Cruyff soon changed the Italian defence-style of the '60s to a pressing, attacking game, laying the foundation for the Dutch 'total football'. Michels coached, but the young Cruyff ran the show on the pitch, changing plans and always shouting instructions to fellow players. In 1971, the little known club won the European Cup, and won it again next year, also bagging the Club World Cup. But when the Ajax players called a vote for a new captain to replace Cruyff, he left for Barcelona.
Rejoining his former Ajax coach Michels at Barcelona in 1973, Cruyff's perks at the new club included a private phone number. Kuper goes on to narrate how Cruyff became the original architect of Barcelona, first as a player between 1973 and 1979 and later as coach during 1988-96. Between 1981 and 1988, he played again and coached Ajax, reinventing 'total football' with the Cruyffian dogma that involved attack and midfield domination. He even brought opera singers to Ajax to teach the players how to breathe.
Johan Cruyff.
Barça: The Inside Story of the World's Greatest Football Club details the important role played by the club's Masia academy that had pupils like the current Manchester City manager Guardiola and Messi. When Andrés Iniesta, a 12-year-old newcomer, felt homesick at the seminary-like academy, Carles Puyol, 18, and Victor Valdés, 14, volunteered as big brothers. Puyol, who later became the club captain, even gave Iniesta his mattress when he made the first team.

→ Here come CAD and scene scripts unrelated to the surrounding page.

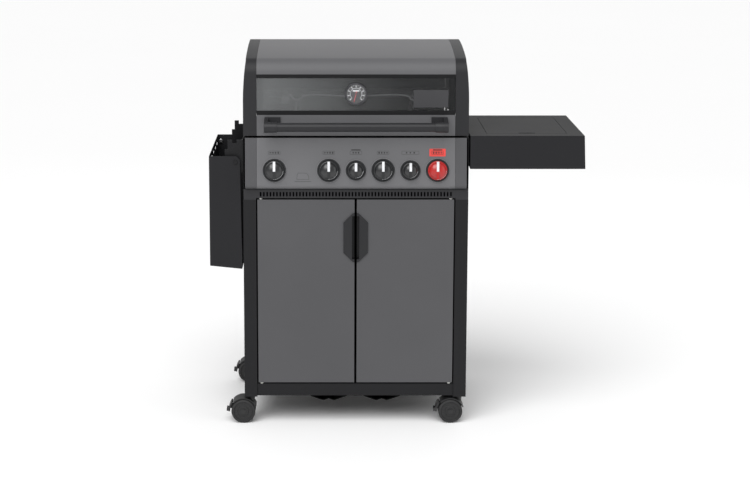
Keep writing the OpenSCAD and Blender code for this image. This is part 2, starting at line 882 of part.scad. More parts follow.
module folding_shelf() {
    hook_pitch = 85;
    stop = [shelf_px - 70, shelf_pz - 3];
    color(dark)
        difference() {
            union() {
                difference() {
                    along_y(table_y0, table_y1) shelf_outline();
                    along_y(table_y0 + thin, table_y1 - thin) {
                        offset(delta = -thin) shelf_outline();
                        translate([shelf_px - 80 + thin, shelf_z0 + 101]) square([102, 300]);
                        translate([shelf_px, shelf_z0 + 6]) square([30, 350]);
                    }
                }
                rod_y([shelf_px, table_y0, shelf_pz], 9, 10);
                rod_y([shelf_px, table_y1 - 10, shelf_pz], 9, 10);
            }
            rod_y([shelf_px, table_y0 - 1, shelf_pz], 5 + run_gap, 12);
            rod_y([shelf_px, table_y1 - 11, shelf_pz], 5 + run_gap, 12);
            for (i = [0:4])
                translate([shelf_px - 90, table_y0 + 46 + i * hook_pitch, 814])
                    rotate([90, 0, 90]) linear_extrude(20) slot_2d(45, 10);
        }
    color(bright) rod_y([stop[0], table_y1, stop[1]], stop_r, 4);
}

// ---------------------------------------------------------------- grease tray

module grease_tray() {
    z = box_z - 40.7;
    color(bright) {
        difference() {
            block([-288, box_y0 + 10, z], [288, cab_y - 12, z + 22]);
            block([-286.5, box_y0 + 11.5, z + thin], [286.5, cab_y - 13.5, z + 23]);
        }
        block([-120, cab_y - 12, z + 17], [120, cab_y + 12, z + 19]);
        block([-120, cab_y + 10, z + 5], [120, cab_y + 12, z + 17]);
    }
}

// ---------------------------------------------------------------- casters

module caster_at(sx, sy) {
    translate([sx * caster_x, sy * caster_y, 0]) children();
}

// The axle's frame: origin on the axle, which lies along Y.
module axle_frame() {
    translate([-trail, 0, wheel_z]) children();
}

// Sector of a ring about the axle, between two radii and two angles in X and Z.
module ring_sector(r0, r1, a0, a1, n) {
    polygon(concat(arc([0, 0], r0, a0, a1, n), arc([0, 0], r1, a1, a0, n)));
}

module caster_housing() {
    fender_r = 42.5;
    color(black)
        difference() {
            union() {
                axle_frame() {
                    along_y(-27, 27) ring_sector(fender_r - 3, fender_r, 20, 138, 24);
                    along_y(-8, 8) ring_sector(20, fender_r - 1, 20, 138, 24);
                    rod_y([0, -8, 0], 22, 16);
                    rod_y([0, -28, 0], 4, 56);
                    for (y = [-29.5, 26.5]) rod_y([0, y, 0], 8, 3);
                }
                rod_z([0, 0, 30], 9.5, base_z - 4 - 30);
            }
            rod_z([0, 0, 45], 5.5 + run_gap, 60);
        }
}

module caster_wheels() {
    color(black)
        axle_frame()
            for (y = [-26, 11])
                difference() {
                    rod_y([0, y, 0], wheel_r, 15);
                    rod_y([0, y - 1, 0], 4 + run_gap, 17);
                }
}

// Foot lever behind the fender, hung on the axle by two thin arms.
module caster_brake() {
    color(black)
        axle_frame()
            difference() {
                union() {
                    along_y(-20, 20) ring_sector(41.5, 46, 142, 182, 12);
                    along_y(-14, 14) ring_sector(45, 52, 172, 182, 4);
                    for (y = [-10.4, 8.4])
                        translate([0, y, 0]) rotate([0, -162, 0]) union() {
                            block([0, 0, -6], [43, 2, 6]);
                            rod_y([0, 0, 0], 8, 2);
                        }
                }
                rod_y([0, -30, 0], 4 + run_gap, 60);
            }
}

// ---------------------------------------------------------------- nodes

base_pan();
front_rail();
side_panel_left();
side_panel_right();
rear_panel();
base_rails();
pivot_pins();
screws();
firebox();
control_panel();
panel_ends();
vent_strip();
knob_bezels();
gas_manifold();
main_burners();
turbo_burner();
flame_tamers();
cooking_grates();
back_burner();
warming_rack();
side_table();
side_burner();
table_brackets();
hood_shell();
hood_end_left();
hood_end_right();
hood_frame();
hood_glass();
hood_handle();
thermometer();
thermometer_needle();
door_left();
door_right();
folding_shelf();
burner_lid();
grease_tray();
caster_at(-1, -1) caster_housing();  // caster_housing_fl
caster_at(1, -1) caster_housing();  // caster_housing_fr
caster_at(-1, 1) caster_housing();  // caster_housing_rl
caster_at(1, 1) caster_housing();  // caster_housing_rr
caster_at(-1, -1) caster_wheels();  // caster_wheels_fl
caster_at(1, -1) caster_wheels();  // caster_wheels_fr
caster_at(-1, 1) caster_wheels();  // caster_wheels_rl
caster_at(1, 1) caster_wheels();  // caster_wheels_rr
caster_at(-1, -1) caster_brake();  // caster_brake_fl
caster_at(1, -1) caster_brake();  // caster_brake_fr
caster_at(-1, 1) caster_brake();  // caster_brake_rl
caster_at(1, 1) caster_brake();  // caster_brake_rr
for (i = [0:5]) {
    knob(i);
    valve_stem(i);
}
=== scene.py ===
# %% [markdown]
# # A gas barbecue grill
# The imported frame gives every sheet, pin and wheel in metres, with +Z up and the cook standing on
# the -Y side. This lesson adds what the frame can't hold: finishes, folded edges, printed marks,
# knob trims, the dial, screw heads and tyre treads. Each piece rides on the body that carries it,
# so the grill can still open, fold and roll.

# %% Load the frame
import json
import math
import bmesh
import bpy
from mathutils import Matrix, Vector


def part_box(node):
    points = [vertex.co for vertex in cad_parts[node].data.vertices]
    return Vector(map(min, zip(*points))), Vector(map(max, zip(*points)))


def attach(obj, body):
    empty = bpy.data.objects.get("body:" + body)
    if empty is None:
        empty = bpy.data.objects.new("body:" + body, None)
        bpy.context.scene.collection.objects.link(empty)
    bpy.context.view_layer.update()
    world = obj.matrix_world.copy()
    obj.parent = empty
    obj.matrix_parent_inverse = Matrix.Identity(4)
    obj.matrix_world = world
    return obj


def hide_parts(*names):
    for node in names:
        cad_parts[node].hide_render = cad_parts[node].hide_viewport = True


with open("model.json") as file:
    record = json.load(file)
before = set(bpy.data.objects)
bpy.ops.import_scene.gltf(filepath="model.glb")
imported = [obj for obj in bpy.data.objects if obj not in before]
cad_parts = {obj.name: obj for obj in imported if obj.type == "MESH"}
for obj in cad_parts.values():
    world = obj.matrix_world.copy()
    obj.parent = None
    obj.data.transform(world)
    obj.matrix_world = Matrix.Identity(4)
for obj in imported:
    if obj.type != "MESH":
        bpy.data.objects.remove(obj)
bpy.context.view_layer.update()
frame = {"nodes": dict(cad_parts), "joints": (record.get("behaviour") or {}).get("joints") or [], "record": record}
NODES = frame["nodes"]
BODY_OF = {n: b for b, ns in frame["record"]["behaviour"]["bodies"].items() for n in ns}

# %% [markdown]
# ## Camera, floor and light
# The grill is seen straight from the front from over five metres away, with the eye
# well above the hood. A long lens keeps the verticals nearly parallel. A small shift places the
# grill in the frame, and the camera tips down for the rest instead of shifting further, so that
# other views stay framed.

# %% Camera
EYE = Vector((-0.080, -5.62, 1.717))
LENS = 86.9
PITCH = 10.1
SHIFT_X = 0.061
SHIFT_Y = -0.092

cam = bpy.data.objects.new("camera", bpy.data.cameras.new("camera"))
bpy.context.scene.collection.objects.link(cam)
cam.location = EYE
cam.rotation_euler = (math.radians(90 - PITCH), 0, 0)
cam.data.lens = LENS
cam.data.sensor_width = 36
cam.data.shift_x = SHIFT_X
cam.data.shift_y = SHIFT_Y
cam.data.clip_end = 60
bpy.context.scene.camera = cam
print("camera at", tuple(EYE), "lens", LENS)

# %% [markdown]
# The floor is one large pale plane, so wide that the camera never sees past it. A broad sun gives
# the floor and the grill the same even, soft light from the front. Three area lights add the gentle
# highlights on the bar and the knobs, and a grey world fills the shadows without whitening the
# sheets that face upwards.

# %% Floor and lights
def link(obj):
    """Puts a new object in the scene and returns it."""
    bpy.context.scene.collection.objects.link(obj)
    return obj


def aimed(obj, place, aim):
    """Puts a lamp at one place and points it at another."""
    obj.location = place
    obj.rotation_euler = (Vector(aim) - Vector(place)).to_track_quat("-Z", "Y").to_euler()
    return obj


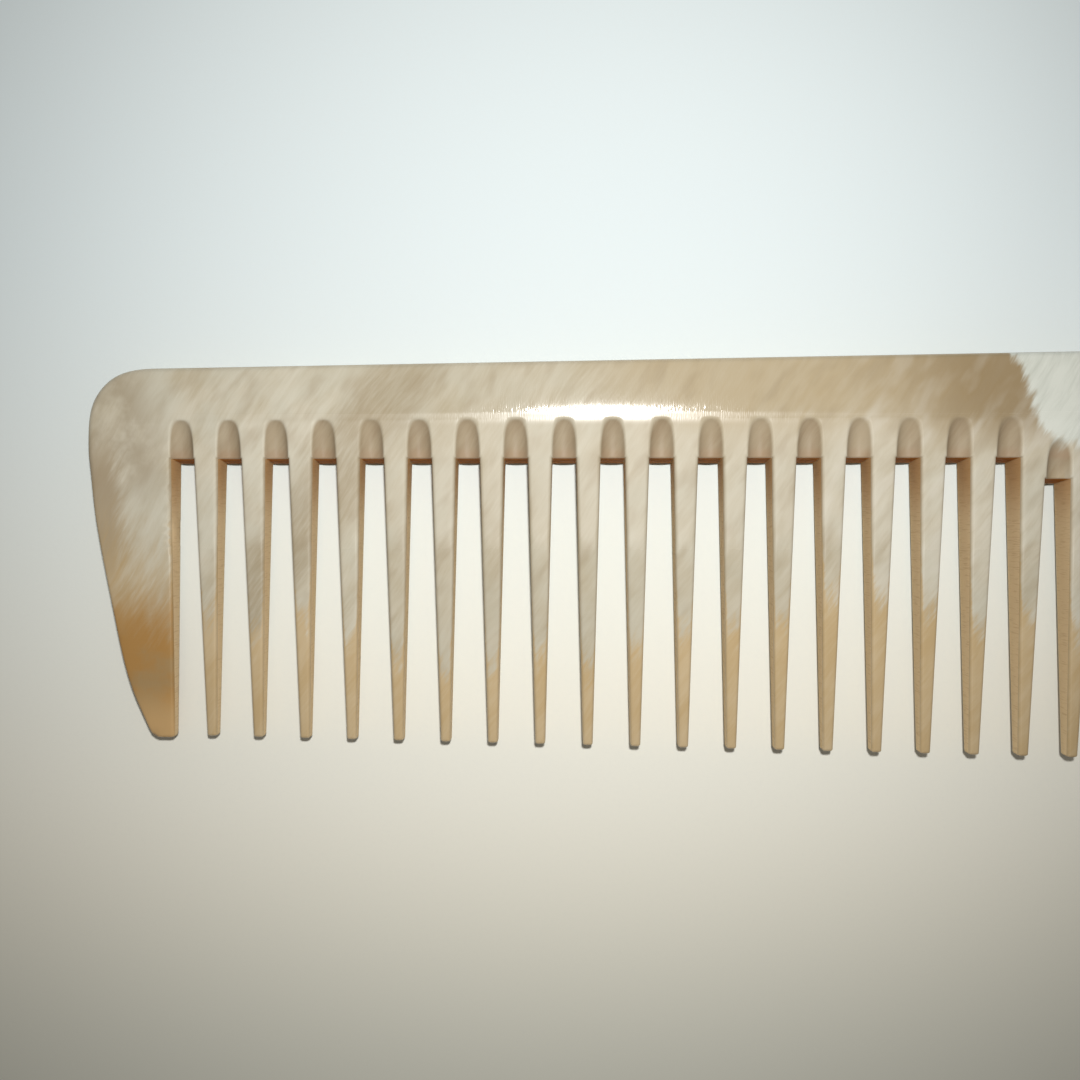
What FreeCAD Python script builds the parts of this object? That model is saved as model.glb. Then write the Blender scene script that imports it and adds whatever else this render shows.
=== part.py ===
import FreeCAD, Part
import os

# A wide tooth horn comb with a flat handle, lying on its side.
# The drawing frame, in millimetres: +X runs from the end guard to the handle, +Y from the tooth tips to the
# back, +Z up through the thickness. x = 0 is the middle of the first tooth, y = 0 is the line of the roots and
# z = 0 is the flat underside. At the end every piece is moved so that the origin is under the middle of the comb.

V = FreeCAD.Vector

# Teeth
TOOTH_COUNT = 20
PITCH = 6.0
ROOT_WIDTH = 3.0
TIP_WIDTH = 1.25
EDGE_RADIUS = 0.45           # rounding along the teeth
TIP_ROUND = 0.55             # length of the rounded end of a tooth
TIP_POINT = 0.5              # share of the section that is left at the very end of a tooth
FIRST_TIP_Y = -35.35         # end of the first tooth
TIP_SLOPE = -0.016           # the teeth grow this much longer per millimetre along the comb

# Roots of the gaps. Gap 0 lies before the first tooth. The last three are shallower, next to the handle.
HEEL_ROOTS = {18: -2.6, 19: -5.6, 20: -9.2}

# Thickness: flat from the back to the shoulder, then an even taper to the tips, and a little
# thicker towards the handle. The underside of the flat zone lies in the plane z = 0.
FLAT_HALF = 2.55             # half of the thickness of the flat zone at x = MIDDLE_X
MIDDLE_X = 50.0
GROWTH = 0.00209             # relative growth of the thickness per millimetre of x
SHOULDER_Y = 6.0             # where the flat zone ends and the taper begins
TAPER = 0.0361               # fall of the half thickness per millimetre of y
GROUND = 0.03                # the underside is ground flat by this much, after the edges are rounded
BLANK_BACK = 20.0            # the blank runs past the outline on all sides
BLANK_FRONT = -45.0
BLANK_LEFT = -25.0
BLANK_RIGHT = 195.0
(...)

The book, which doesn't delve into Maradona's two seasons at Barcelona during 1982-84, and dismisses Ronaldinho as a "bad influence" at the club, elaborates on the domination of Guardiola and Messi, and the "Messi era" that begins from 2008. Messi, who arrived at the Masia academy as a 13-year-old, received funding from the club for his growth-hormone treatment and a 120,000-euro annual salary to move in his parents and siblings.
"Barça embarked on a deliberate project of pandering to one man," Kuper writes in the book, adding the club's deference to Messi went against football's traditions. No coach was allowed to get in his way. In his 15 years at Barcelona, Messi scored more than a goal or assist per game for eleven seasons, two more than Ronaldo.
"Before him (Messi), the club frequently existed in an eternal present where the next match was the next crisis. From 2005 until 2015, he made running Barça relatively easy," says the author.
The book, a captivating narrative of Barcelona's history as a top football club in the world, is a minefield of anecdotes, aphorisms and comments from top players, coaches and football executives. With his efficient use of archival material, primary and secondary sources, Kuper constructs a narrative style that matches another effective researcher from a different medium, the Oscar-winning filmmaker Asif Kapadia (
Senna,
Amy), whose last film was a documentary on Maradona. The author of
Football Against the Enemy, and
Ajax, the Dutch, the War: Football in Europe During the Second World War, adds another important work to sports literature.
Barça: The Inside Story of the World's Greatest Football Club is certain to inform, entertain and provoke fans of sports in general and football in particular, including the Barcelona faithfuls.